As challenging as the cargo sector has been, gains have continued to be made in its much larger ground handling operation.
While the company terminated some unprofitable airline contracts — a move that reduced the workforce by 300 employees, according to the report — eight new stations opened for ground handling operations, including Bristol, Stansted, Ibiza, Tenerife, Barcelona as well as Austin and Chicago.
Many of the company’s significant developments for ground handling operations came in the Americas region. In the US, its ground handling contract with Alaska Airlines at Seattle was renewed until December 2012, alongside 13 other ground handling contracts for the airline at separate locations across the US and Mexico.
In November, the company began handling ground operations for Virgin America at Fort Lauderdale International Airport, making it the fourth location that it serves for Virgin America since 2007.
And the US has presented opportunities for growth, even in cargo: Menzies was awarded three contracts at JFK with Aeroflot, Aerogal and Etihad Cargo.
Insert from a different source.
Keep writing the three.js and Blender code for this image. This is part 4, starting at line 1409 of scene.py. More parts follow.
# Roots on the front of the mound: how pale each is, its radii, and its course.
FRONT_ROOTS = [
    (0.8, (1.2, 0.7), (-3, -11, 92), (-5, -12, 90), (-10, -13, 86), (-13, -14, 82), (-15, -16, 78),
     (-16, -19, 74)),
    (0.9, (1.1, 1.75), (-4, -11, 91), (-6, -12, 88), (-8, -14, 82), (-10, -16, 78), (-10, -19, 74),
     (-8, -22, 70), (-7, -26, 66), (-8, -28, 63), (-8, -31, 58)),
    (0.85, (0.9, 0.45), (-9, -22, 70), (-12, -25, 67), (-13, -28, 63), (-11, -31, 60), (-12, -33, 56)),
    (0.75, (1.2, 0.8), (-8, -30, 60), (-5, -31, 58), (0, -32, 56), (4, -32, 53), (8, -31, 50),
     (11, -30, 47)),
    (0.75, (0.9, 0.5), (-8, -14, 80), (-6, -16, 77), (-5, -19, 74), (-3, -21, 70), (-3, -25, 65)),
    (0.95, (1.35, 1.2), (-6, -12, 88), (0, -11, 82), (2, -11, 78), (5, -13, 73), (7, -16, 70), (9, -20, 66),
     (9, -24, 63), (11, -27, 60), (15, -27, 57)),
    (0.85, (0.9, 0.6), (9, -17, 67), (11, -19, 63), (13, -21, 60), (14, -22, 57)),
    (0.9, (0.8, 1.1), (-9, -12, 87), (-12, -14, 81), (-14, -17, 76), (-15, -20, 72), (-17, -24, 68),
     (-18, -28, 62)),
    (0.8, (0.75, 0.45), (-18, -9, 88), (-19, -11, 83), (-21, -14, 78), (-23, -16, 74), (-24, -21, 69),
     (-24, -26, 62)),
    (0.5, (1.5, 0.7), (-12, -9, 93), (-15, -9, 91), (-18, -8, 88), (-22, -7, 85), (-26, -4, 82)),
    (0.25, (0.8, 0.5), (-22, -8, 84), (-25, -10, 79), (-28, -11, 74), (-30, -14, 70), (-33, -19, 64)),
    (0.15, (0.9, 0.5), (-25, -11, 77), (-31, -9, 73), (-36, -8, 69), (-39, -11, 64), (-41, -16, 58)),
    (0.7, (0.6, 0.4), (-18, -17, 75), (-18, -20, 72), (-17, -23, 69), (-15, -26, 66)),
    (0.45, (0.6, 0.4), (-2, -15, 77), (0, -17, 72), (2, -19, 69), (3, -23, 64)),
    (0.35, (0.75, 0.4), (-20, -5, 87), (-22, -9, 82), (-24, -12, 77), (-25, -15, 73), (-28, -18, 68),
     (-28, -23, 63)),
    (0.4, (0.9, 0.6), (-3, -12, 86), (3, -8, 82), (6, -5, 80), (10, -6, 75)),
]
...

The US has not been without its unique challenges, Los Angeles in particular, as the city increased the employee living wage by almost 30 percent in January 2010. That has translated to increased costs for Menzies to the tune of about $9 million annually. “We have to pass on that increase to our customers and our competitors have had to do the same thing,” says John Redmond, senior vice president of Americas at Menzies Aviation.
The company has turned to technology and new business models where it can to keep costs down. In the area of equipment, it has turned to a supplier for leasing and maintenance of its GSE fleets. “We started it five years ago and it’s grown,” Smyth says. “It works in the UK, and it works in most of our stations across Europe.”
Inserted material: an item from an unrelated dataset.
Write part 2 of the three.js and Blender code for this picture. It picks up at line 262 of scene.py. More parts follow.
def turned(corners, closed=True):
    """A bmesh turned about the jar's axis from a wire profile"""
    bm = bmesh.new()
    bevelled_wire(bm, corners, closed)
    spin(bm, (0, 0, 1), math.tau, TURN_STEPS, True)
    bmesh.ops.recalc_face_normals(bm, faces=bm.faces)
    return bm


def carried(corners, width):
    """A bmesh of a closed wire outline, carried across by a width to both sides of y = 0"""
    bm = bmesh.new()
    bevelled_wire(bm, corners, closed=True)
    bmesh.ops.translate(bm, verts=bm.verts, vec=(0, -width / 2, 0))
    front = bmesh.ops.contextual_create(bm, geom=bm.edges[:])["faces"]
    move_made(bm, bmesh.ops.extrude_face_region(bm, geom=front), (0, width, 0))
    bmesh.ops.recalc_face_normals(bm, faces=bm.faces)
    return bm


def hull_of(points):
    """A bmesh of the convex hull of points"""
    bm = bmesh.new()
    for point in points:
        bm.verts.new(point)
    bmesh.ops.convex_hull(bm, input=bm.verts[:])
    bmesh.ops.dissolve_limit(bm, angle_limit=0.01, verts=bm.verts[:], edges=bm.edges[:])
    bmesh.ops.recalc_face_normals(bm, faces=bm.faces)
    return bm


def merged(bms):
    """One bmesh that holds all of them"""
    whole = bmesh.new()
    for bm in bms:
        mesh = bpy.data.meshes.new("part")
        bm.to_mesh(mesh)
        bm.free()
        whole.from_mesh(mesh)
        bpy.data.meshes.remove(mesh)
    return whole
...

And the company has brought the model to the US at its Houston location. It also has plans to incorporate it at LAX. “We’re expecting to outsource our equipment by the end of this year,” Redmond says, adding that the company will continue to expand the program to different locations in the region over the next few years.
The company has also incorporated new technology, including a new biometric recognition time attendance system as well as a new roster system. “Labor is 60 percent of our costs and we have got a time attendance and roster system, which has been rolled out in 2009 to about 60 percent of our activities and it will be up to about 90 percent of our activities by the end of 2010,” Smyth explains.
The company has also installed a suite of other IT systems. RSMS controls ramp activity and billing. Hermes controls all cargo activity. These systems are designed to improve efficiencies that translate into lower costs for customers, he says.
Smyth says the company’s growth in the coming year will largely depend on how quickly recovery happens. In ground handling, he says he expects about 5-10 percent recovery in the near future. “It’s looking pretty good for cargo in the moment with volumes up near 20 percent so far but we are in the quiet time in the cargo season, first quarter, so we’ll see,” he says.
As for future growth in the US market, Smyth says it is an area of opportunity. “The US is probably about 25 percent of our revenue, which we’ll aim to sustain as we grow our overall network by 50 percent over the next three years. The US does have its unique challenges but it’s a fairly good place to do business,” he says.
Overall, Menzies Aviation has great ambition and an optimistic outlook for future revenue. “We expect to grow our top and bottom line by at least 15 percent each year over the next three years,” Smyth says.